Paged Attention
Paged attention manages the KV cache in fixed-size blocks accessed through a page table, borrowing the idea from OS virtual memory Kwon et al. 2023. Main contribution of vLLM alongside continuous batching.
What's wrong with contiguous KV?
Traditional inference pre-allocates a contiguous KV buffer per request, sized to the worst-case sequence length. Short requests waste the tail, long requests need to be copied when they grow, and mixed-length batches fragment GPU memory badly.
How paging fixes it
- Split each sequence’s KV cache into fixed-size blocks (e.g. 16 tokens per block)

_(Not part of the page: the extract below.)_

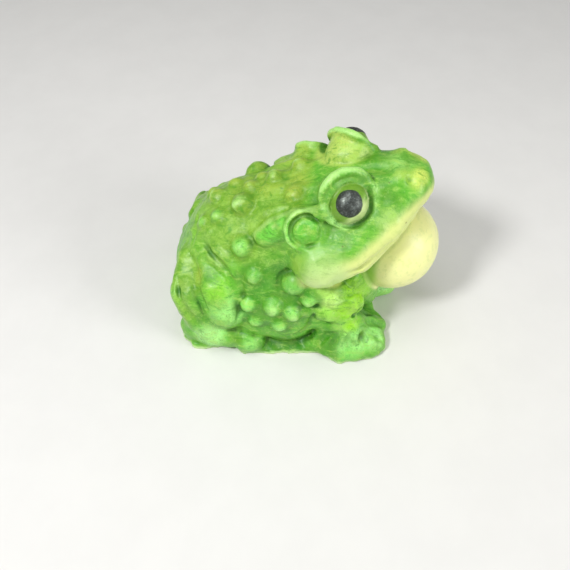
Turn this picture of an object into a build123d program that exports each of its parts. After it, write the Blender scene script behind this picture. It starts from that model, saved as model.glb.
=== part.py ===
from build123d import *
import os

# A small hand-painted toad figurine, cast in one piece with a domed bead set
# into each eye. Millimetres: +Z is up, the nose points to -Y, and the origin is
# the middle of the flat base it stands on. The toad's own left is at +X.

# Overall size
LENGTH = 43.0            # front of the throat sac to the rump
REAR_Y = LENGTH / 2
FRONT_Y = -LENGTH / 2
CUT_DEPTH = 12.0         # room below the base plane that the flat cut clears

# Throat sac: a blown-up ball under the chin
SAC_RADIUS = 7.45
SAC = ((0, FRONT_Y + SAC_RADIUS, 15.4), SAC_RADIUS)

# Rounded masses on the midline: centre, half-sizes, nose-down tilt in degrees
RUMP_RADII = (11.0, 9.4, 9.5)
TRUNK = ((0, 3.3, 10.3), (11.8, 16.2, 15.4), 0)
RUMP = ((0, REAR_Y - RUMP_RADII[1], 7.0), RUMP_RADII, 0)
SHOULDERS = ((0, -1.0, 21.0), (9.6, 8.5, 6.6), -8)
HEAD = ((0, -5.8, 24.0), (9.0, 9.0, 6.2), -18)
SNOUT = ((0, -11.6, 27.3), (5.6, 6.9, 4.5), -20)
CHEST = ((0, -7.5, 9.0), (8.5, 7.0, 9.0), 0)
BASE_LEDGE = ((0, 3.3, 0), (13.6, 17.4, 1.6), 0)
MIDLINE_MASSES = (TRUNK, RUMP, SHOULDERS, HEAD, SNOUT, CHEST, BASE_LEDGE)

# Rounded masses that come in pairs, given for the right side
BELLY_SIDE = ((-7.6, 4.2, 8.2), (5.7, 7.2, 6.6), 0)
FOREFOOT = ((-7.4, -9.3, 1.8), (6.4, 6.0, 3.4), 0)
HIND_TOES = ((-12.0, 8.0, 1.8), (2.0, 2.4, 2.2), 0)
PAIRED_MASSES = (BELLY_SIDE, FOREFOOT, HIND_TOES)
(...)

- Each sequence has a page table mapping logical positions to physical blocks
- Blocks live anywhere in GPU memory, not contiguously
- Blocks are allocated on demand as sequences grow
Outcome: near-zero fragmentation, much larger effective batch sizes, and prefixes can be shared across sequences (copy-on-write for branching, direct sharing for identical prefixes which powers prompt caching).
Why it enables continuous batching
Continuous batching wants to mix requests of wildly different lengths in one forward pass. Contiguous KV can’t handle that without copying. Page-based KV just hands each request a different set of physical blocks and uses the page table to stitch them together during attention.